We wobbled into the tent, made some food, and agreed it was time to check our distance. We have beaten the record by a whopping seventy seven kilometers! And are now, until proven differently, the world record holders for the longest distance traveled by kite on skis over a twenty four hour period with 595 kilometers!

This one day stretch represents just less than one fifth the distance of our a forty two day expedition!

I passed out once during dinner, and fell in a deep slumber that lasted thirteen hours! Not since I was a teenager have I slept this long. My young friend beat me by two hours, and may well hold some type of sleeping record. Here is where age serve you best: you sleep less! But today is a day of rest. No Russian masseuse to be seen on the premises, but a large grin of satisfaction on both our faces. Hard work has paid off!

We are 750 kilometers from our objective and have now covered 1550 kilometers. Our pick-up is in 16 days, but I have the feeling that the worst is behind us.

Outside is a complete whiteout, with snowfall. But we will reap the reward of our labor with a day off, a glass of electrolytes and a bowl of granola and water! Don’t be jealous, now!

3 Responses to “Day 23–A Twenty four Hour Run”

  1. Bryce says:

    Awesome! Congrats on a great accomplishment!

  2. Wow, that is the distance from Brighton to Edinburgh – incredible – bravo!!!

  3. Congratulations with the new world record!

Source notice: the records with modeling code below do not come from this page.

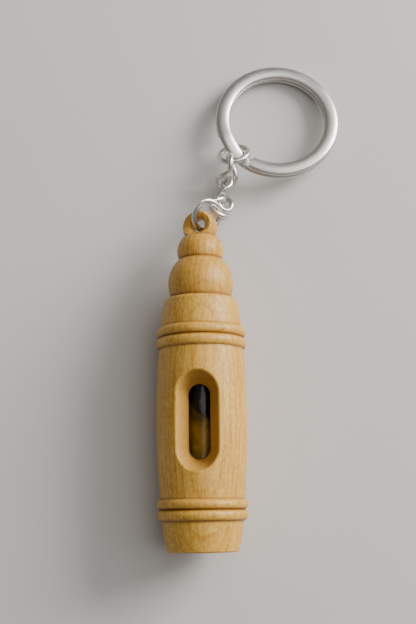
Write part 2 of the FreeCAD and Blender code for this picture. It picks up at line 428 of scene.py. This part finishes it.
@dataclass(frozen=True)
class TurnedWood:
    """A satin-polished pale hardwood, turned between centres along Y."""

    pale: Colour = (0.67, 0.39, 0.069)
    tan: Colour = (0.44, 0.197, 0.014)
    fleck: Colour = (0.27, 0.104, 0.007)
    # Dark tone that grooves and tool marks are blended towards: partly polishing-wax build-up, partly
    # painted shade.
    polish_and_shade: Colour = (0.20, 0.072, 0.007)
    axis_mm: tuple[float, float] = (-11.65, 10.35)
    base_mm: float = -58.25
    pith_mm: tuple[float, float] = (-1.0, -22.0)
    ring_gap_mm: float = 0.75
    grooves_mm: tuple[tuple[float, float, float], ...] = ()
    tool_lines: float = 0.7
    specular: float = 0.36
    wax: float = 0.07
    wax_rough: float = 0.30
    relief_mm: float = 0.028
    window: "WindowCut | None" = None

    def material(self, effects: Effects, name: str) -> bpy.types.Material:
        """Build the wood.

        Args:
            effects: the shared node groups.
            name: the material's name.

        Returns:
            The finished material.
        """
        made, tree, shader, place = start_material(name, self.pale)
        home = (self.axis_mm[0], self.base_mm, self.axis_mm[1])
        place = tree.vector("SUBTRACT", place, home)
        grain = tree.group(effects.grain, Place=place, Pale=self.pale, Tan=self.tan,
                           Fleck_Colour=self.fleck, Pith_Side=self.pith_mm[0],
                           Pith_Depth=self.pith_mm[1], Ring_Gap=self.ring_gap_mm)
        parts = tree.node("ShaderNodeSeparateXYZ")
        tree.feed(parts.inputs[0], place)
        along = parts.outputs[1]
        # Painted shade and polishing-wax build-up darken each groove between the beads.
        mask: Any = 0.0
        for centre, half, depth in self.grooves_mm:
            mask = tree.group(effects.groove, Along=along, Centre=centre, Half_Width=half,
                              Depth=depth, Before=mask).outputs["Mask"]
        colour, rough, height = (grain.outputs[label] for label in ("Colour", "Roughness", "Height"))
        colour = tree.blend(mask, colour, self.polish_and_shade)
        lathe = tree.noise(tree.vector("MULTIPLY", place, (0.02, 3.2, 0.02)), 1.0, 4.0, 0.6)
        height = tree.math("ADD", height, tree.math("MULTIPLY", lathe, self.tool_lines))
        if self.window:
            colour, rough, height = self.window.cut(tree, place, colour, rough, height, self.polish_and_shade)
        tree.feed(shader.inputs["Base Color"], colour)
        tree.feed(shader.inputs["Roughness"], rough)
        shader.inputs["Specular IOR Level"].default_value = self.specular
        shader.inputs["Coat Weight"].default_value = self.wax
        shader.inputs["Coat Roughness"].default_value = self.wax_rough
        dent(tree, shader, height, self.relief_mm * MM, 0.8)
        return made


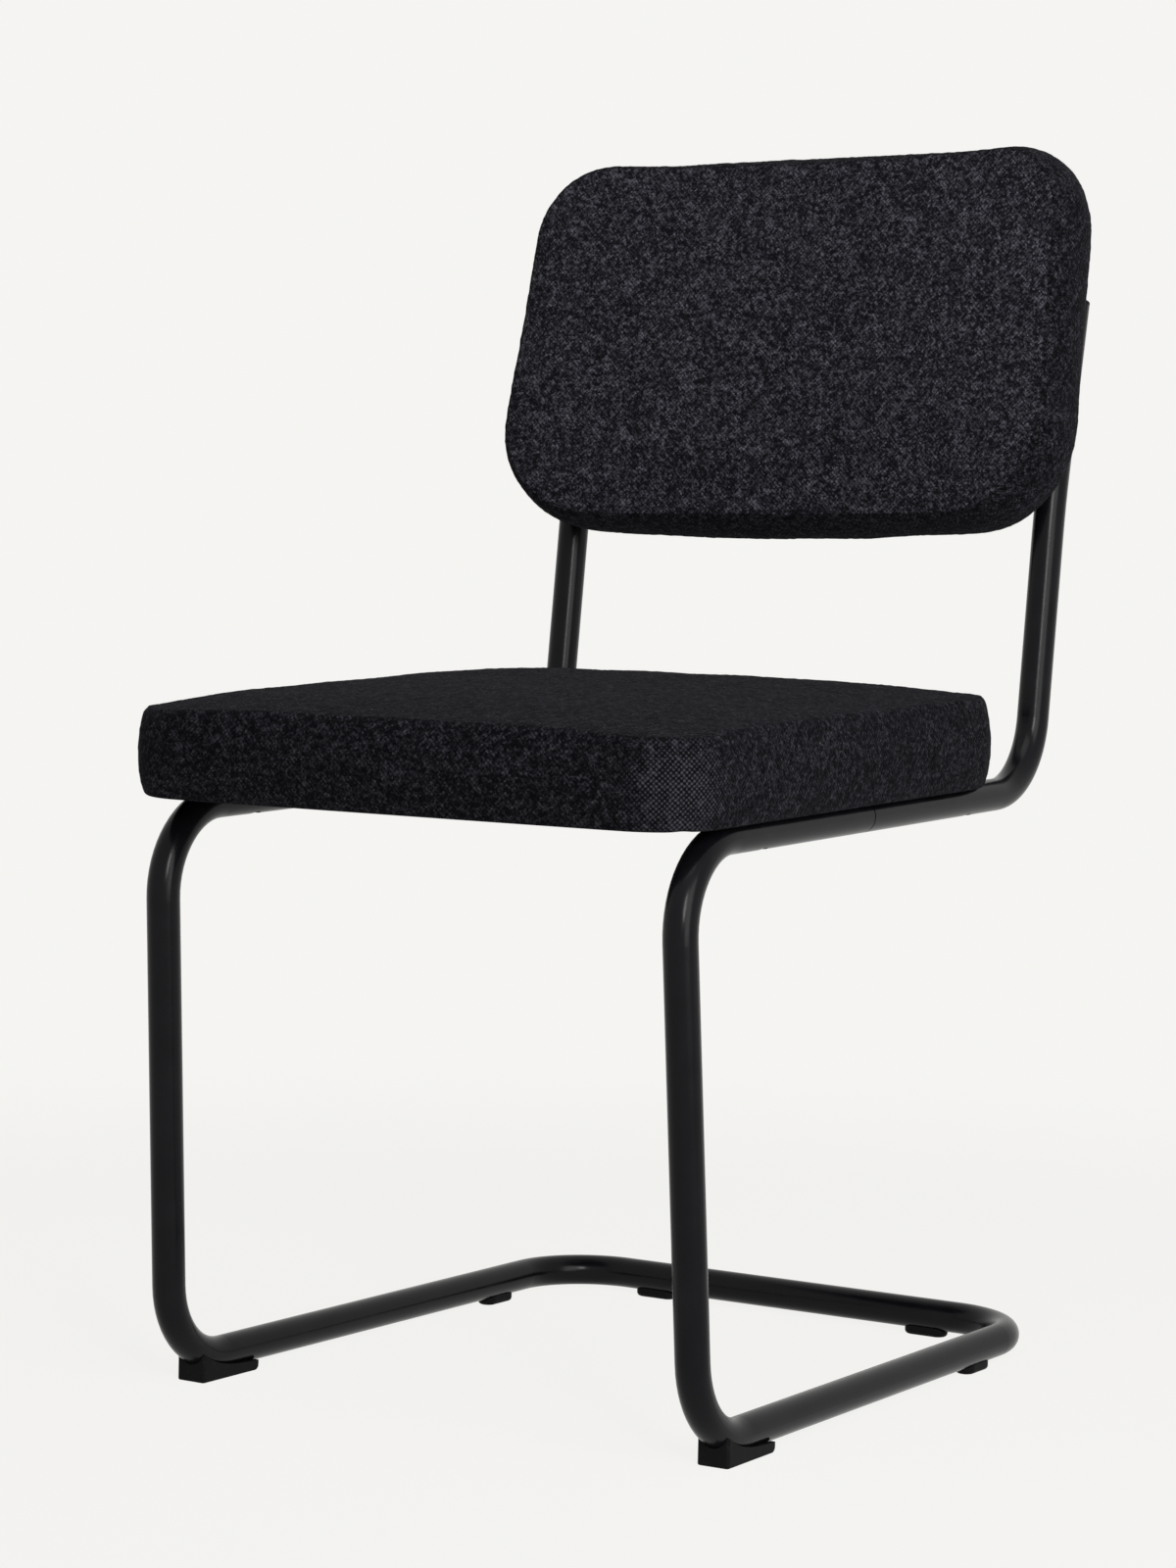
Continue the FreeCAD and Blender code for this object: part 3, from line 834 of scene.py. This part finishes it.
dustSheet = makeDustCover()
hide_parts("seat_dust_cover")
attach(dustSheet, "root")
print("dust cover made")


# floor, backdrop and light
studio = {
    "paper": (0.913, 0.905, 0.888),
    "otherPaper": (0.93, 0.92, 0.91),
    "fillColour": (0.96, 0.97, 1.0, 1),
    "shadowShare": 0.06,
    "floorSize": 6.0,
    "fadeFrom": 0.75,
    "fadeTo": 1.7,
    "fill": 0.12,
}


def makeFloor():
    look = Look("paperFloor")
    place = look.place()
    away = look.node("ShaderNodeVectorMath", {"operation": "LENGTH"}, {0: place}, out="Value")
    glow = look.node("ShaderNodeEmission", None, {"Color": (*studio["paper"], 1), "Strength": 1.0})
    cloudy = look.grain(place, 3.0, 2.0)
    paper = look.node("ShaderNodeBsdfDiffuse", None, {
        "Color": look.blended(cloudy * 0.1, studio["paper"], studio["otherPaper"]), "Roughness": 0.5})
    fade = look.between(away, studio["fadeFrom"], studio["fadeTo"])
    share = look.backgroundShare() * (1 - (1 - fade) * studio["shadowShare"])
    surface = look.node("ShaderNodeMixShader", None, {0: share, 1: paper, 2: glow})
    look.node("ShaderNodeOutputMaterial", None, {"Surface": surface})
    half = studio["floorSize"] / 2
    corners = [(-half, -half, 0), (half, -half, 0), (half, half, 0), (-half, half, 0)]
    floor = addPiece("floor", corners, [[0, 1, 2, 3]], look.owner)


def makeWorld():
    look = Look("studio", bpy.data.worlds)
    seen = look.node("ShaderNodeBackground", None, {"Color": (*studio["paper"], 1), "Strength": 1.0})
    fill = look.node("ShaderNodeBackground", None, {
        "Color": studio["fillColour"], "Strength": studio["fill"]})
    surface = look.node("ShaderNodeMixShader", None, {0: look.backgroundShare(), 1: fill, 2: seen})
    look.node("ShaderNodeOutputWorld", None, {"Surface": surface})
    scene.world = look.owner


lamps = {
    "overhead": {"place": (0.35, -0.55, 1.75), "target": (0, 0.1, 0.55), "size": (0.9, 0.9), "watts": 5.5},
    "side": {"place": (2.35, -0.95, 0.95), "target": (0, 0, 0.5), "size": (1.2, 1.8), "watts": 26.0},
    "strip": {"place": (2.4, -2.4, 1.6), "target": (0.2, 0.2, 0.6), "size": (0.6, 1.2), "watts": 48.0},
}


def makeLamp(name, lamp):
    data = bpy.data.lights.new(name, "AREA")
    data.shape = "RECTANGLE"
    data.size, data.size_y = lamp["size"]
    data.energy = lamp["watts"]
    made = bpy.data.objects.new(name, data)
    scene.collection.objects.link(made)
    made.location = lamp["place"]
    aim = Vector(lamp["target"]) - Vector(lamp["place"])
    made.rotation_euler = aim.to_track_quat("-Z", "Y").to_euler()


makeFloor()
makeWorld()
for name, lamp in lamps.items():
    makeLamp(name, lamp)
scene.view_settings.view_transform = "Standard"
print("studio lit")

    I was until recently the holder of the 24h record which btw was not 518 km but 507.5 km. (518 km was the total distance travelled and 507.5 was the straight line distance between camps.) Not that it really matters since you guys pulverized our record 🙂

    I would also like to thank you for writing such a detailed summary of the big day. When reading it I got the sensation that I was back on the ice cap with aching knees kiting with you 🙂 Best of luck with the rest of your trip and may the winds be favorable.